With minimal lyricism, simple hooks and a catchy set of dance moves, I was a little hesitant to believe that this was the same Slaves who wanted to remain defiant against their increased presence in the mainstream. As much as ‘Cut and Run’ is Slaves’ attempt to appeal to the masses, it is undeniably fun and rather tongue in cheek, kinda like appearing on Sunday Brunch levels of cheek.
This little dance number breaks up the intensity that’s formed from opener ‘The Lives They Wish They Had’ and ‘Bugs’, two tracks that offer two of the heaviest guitar riffs on the record. The former allows Issac to go absolutely mental on the vocals, whilst the latter dabbles in some excellent use of hooks to make what’s quite the dirty little number into quite the catchy jam. To build on the point of tongue in cheek, these three songs are then followed up with ‘Magnolia’, which opens with a fact of how a lot of UK households have at least one magnolia wall. This becomes easily my favourite track on the record, some part helped by it’s use of Cowbell, as well as informing my information on a majority of people’s decorative choices.

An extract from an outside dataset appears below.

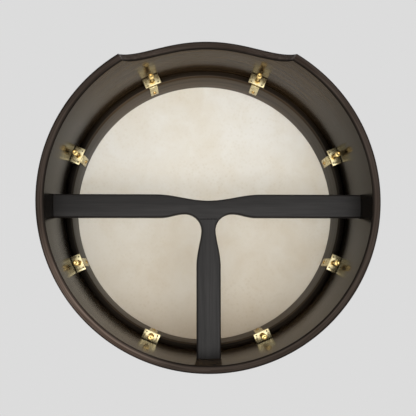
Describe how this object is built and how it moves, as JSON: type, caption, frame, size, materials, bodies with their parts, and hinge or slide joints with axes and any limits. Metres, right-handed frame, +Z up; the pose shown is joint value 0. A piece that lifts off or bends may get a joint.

Acts of Fear and Love is another superb album from Slaves. The duo use their limited number of hands to their advantage and produces songs with solid drums and riffs throughout, while using their fearless nature to explore any and all direction available to them. To be four records in and to produce some of their best material yet (here’s where I throw some love to ‘Photo Opportunity’) while also sounding fresh is quite the feat, and long may Slaves continue.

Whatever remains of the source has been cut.